As Hong Kong's economy is small, its stock exchange has largely thrived on IPOs by companies based in the Chinese mainland in past years, industry insiders said. As of the end of July, 1,205 mainland-based companies were listed in Hong Kong, accounting for 68 percent of the market's total capitalization, data from HKEX showed.

"Capital from the Chinese mainland has also brought new liquidity to our market, boosting the competitiveness of Hong Kong as an international financial center," Qian said.

The Shanghai-Hong Kong Stock Connect and the Shenzhen-Hong Kong Stock Connect generated record revenue and other income of HK$508 million ($64.75 million) in the first half of 2019, compared with HK$365 million a year earlier, according to data provided by HKEX.

The opening-up of Shenzhen will attract more foreign institutions to the mainland via investment channels in Hong Kong, further lifting the HKSAR's position as a financial center, Qi said.

Competitive role?

However, some industry observers pointed out that a stable and orderly Hong Kong is the foundation for the city to benefit from Shenzhen's ascent in the national strategy.

"In the past, Hong Kong was a gateway for the mainland to connect to the world. Now, Shenzhen is making its own history amid violence and riots in Hong Kong," Qi said. He urged companies in the two cities to join hands to grasp the "historical opportunity" to make money from closely linked markets.

Beijing does not aim to have Shenzhen replace the financial role of Hong Kong. But if unrest continues in the HKSAR, Shenzhen could be a strong competitor, a Shenzhen-based industry insider close to the matter told the Global Times on condition of anonymity.

"We were informed by the provincial government this year that Shenzhen and Guangdong's capital Guangzhou should not be viewed as competitors. Then, which city will Shenzhen be a rival to as Shenzhen and Hong Kong enjoy equal policy support?" the source said.

In 2018, Shenzhen surpassed Hong Kong in terms of GDP to become the largest economy among cities in the Greater Bay Area.

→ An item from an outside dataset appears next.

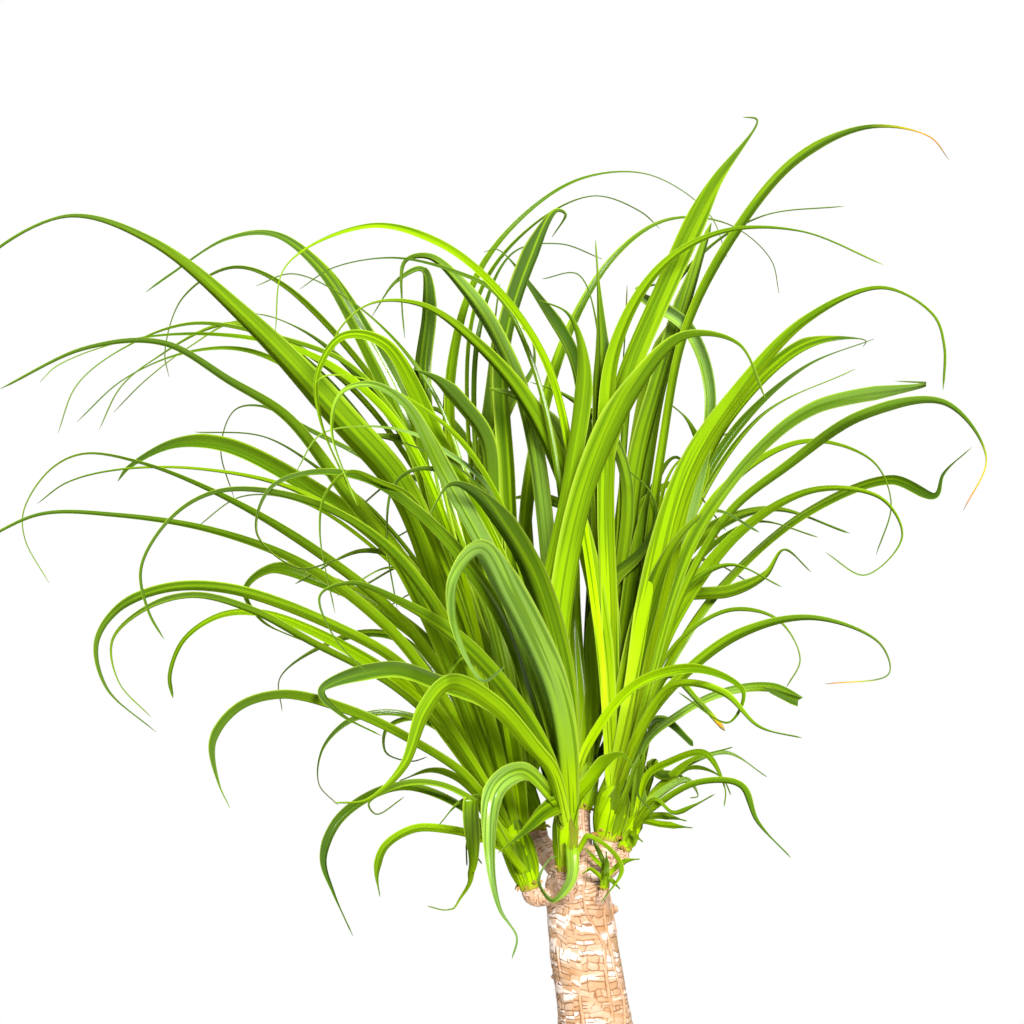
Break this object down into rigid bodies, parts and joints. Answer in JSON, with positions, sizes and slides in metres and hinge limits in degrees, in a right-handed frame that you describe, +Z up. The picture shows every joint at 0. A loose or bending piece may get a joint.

The southern city will "walk ahead" with experiments on pushing the yuan's liberalization, read the guideline.

Industry players forecast that under the plan, caps on cross-border capital transactions could be relaxed further, allowing more money to flow freely in both directions. That means Shenzhen could rival Hong Kong, which is the most important offshore yuan trading center in the world.

The guideline also noted that the government will push forward registration-based IPO reforms in Shenzhen.

Peng Chao, the managing partner of Shenzhen-based Grandway Capital, told the Global Times on Tuesday that technology companies may choose to list in Shenzhen instead of in the HKSAR if the local capital market opens further. They will also have higher valuations in the domestic market.

"Top internet participants like Alibaba will also be popular with domestic capital as these companies are rare in the mainland market," Peng said.

In recent days, several companies including Alibaba reportedly postponed IPOs as ongoing protests jolted the capital markets in Hong Kong.

But "cooperation rather than competition is still the main theme" in the Greater Bay Area, Qi said. "Hong Kong plays an indispensable role in improving the weaknesses in Shenzhen's capital market."

For example, the two cities could work together in exploring innovative cross-border financial management. "Hong Kong's legal framework for financial supervision has gained international recognition. Regulators in adjacent Shenzhen could borrow from the HKSAR's experience and launch pilot programs," he said.